Whose security? How white possession is reinforced in everday speech about asylum seekers
- Authors: Koerner, Catherine
- Date: 2010
- Type: Text , Journal article
- Relation: Critical Race and Whiteness Studies Vol. 6, no. 1 (2010), p. 1-14
- Full Text: false
- Reviewed:
- Description: The national narratives that construct asylum seekers as illegal immigrants in Australia were protected and contested during the term of the former Howard Liberal government. This paper explores how white possession is reinforced in everyday speech about asylum seekers. To do this, it draws upon an empirical study conducted in rural South Australia with people who identified as “white Australian”. The study consists of 28 in depth semi-structured interviews conducted in 2003. The paper will firstly locate the interviews in the sociopolitical context of the former Howard Liberal government’s policies and key events such as the Tampa incident. In doing so, the paper adds to the small body of Australian sociological empirical research that investigates everyday practices of whiteness.
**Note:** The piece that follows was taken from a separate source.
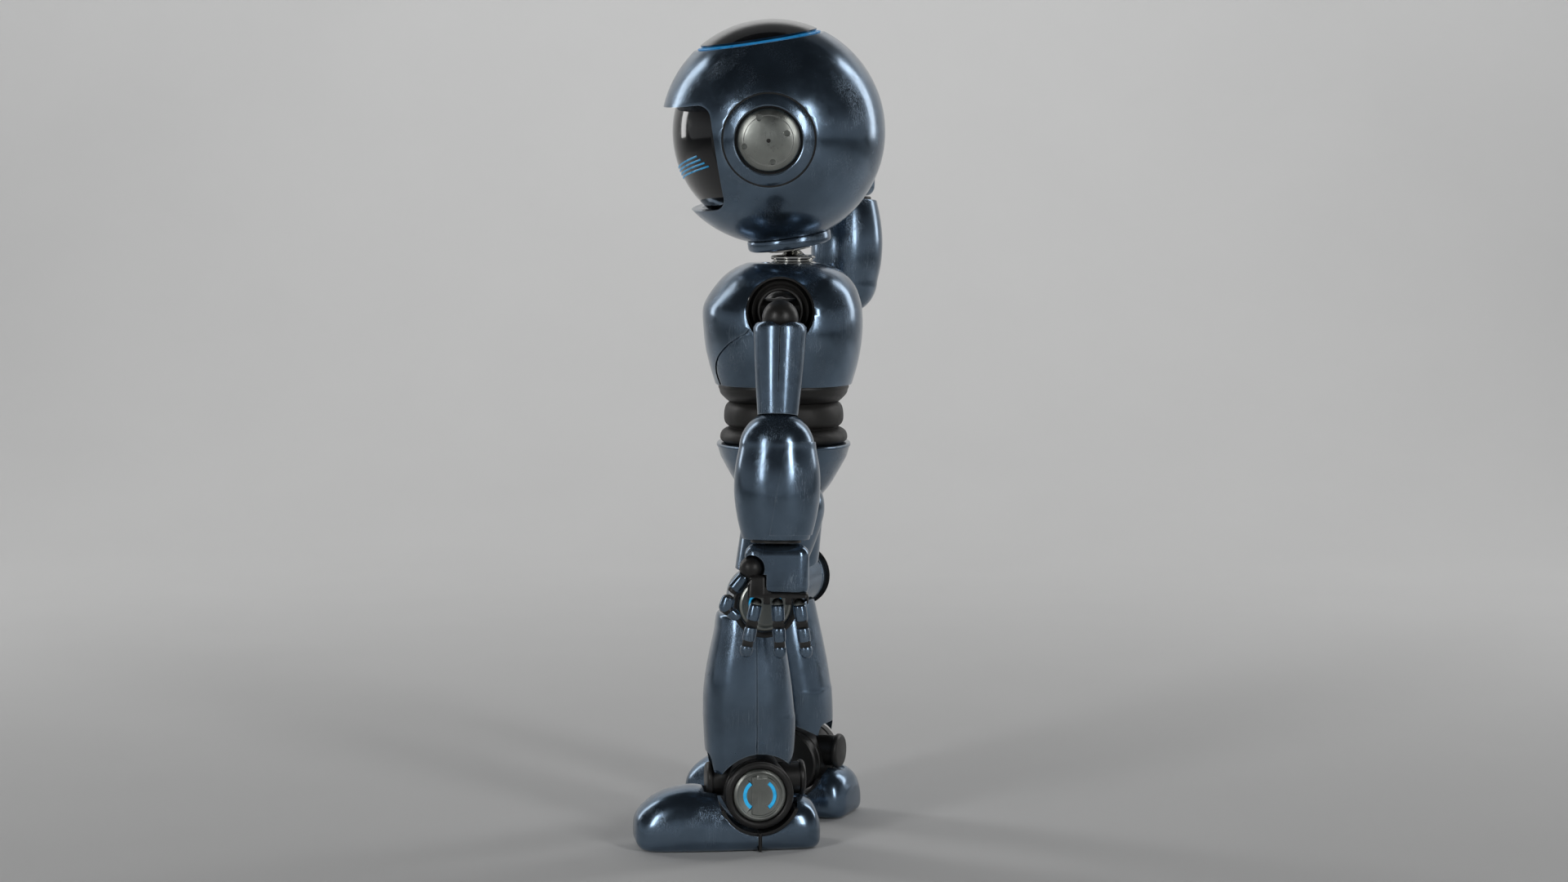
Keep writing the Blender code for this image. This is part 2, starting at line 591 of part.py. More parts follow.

The paper identifies discourses about refugees, border security and the “war on terror” that reinforce Australian discourses of white possession. The paper critiques the racialised privilege in discourses used by the interviewees about asylum seekers and argues this privilege is gained through the assertion of “white patriarchal sovereignty” (Moreton- Robinson 2004a) in everyday speech. This privilege simultaneously disavows Indigenous sovereignty and reasserts white national sovereignty through the raced exclusion of Middle Eastern and/or Muslim peoples who are located as illegal immigrants in everyday white discourses about asylum seekers.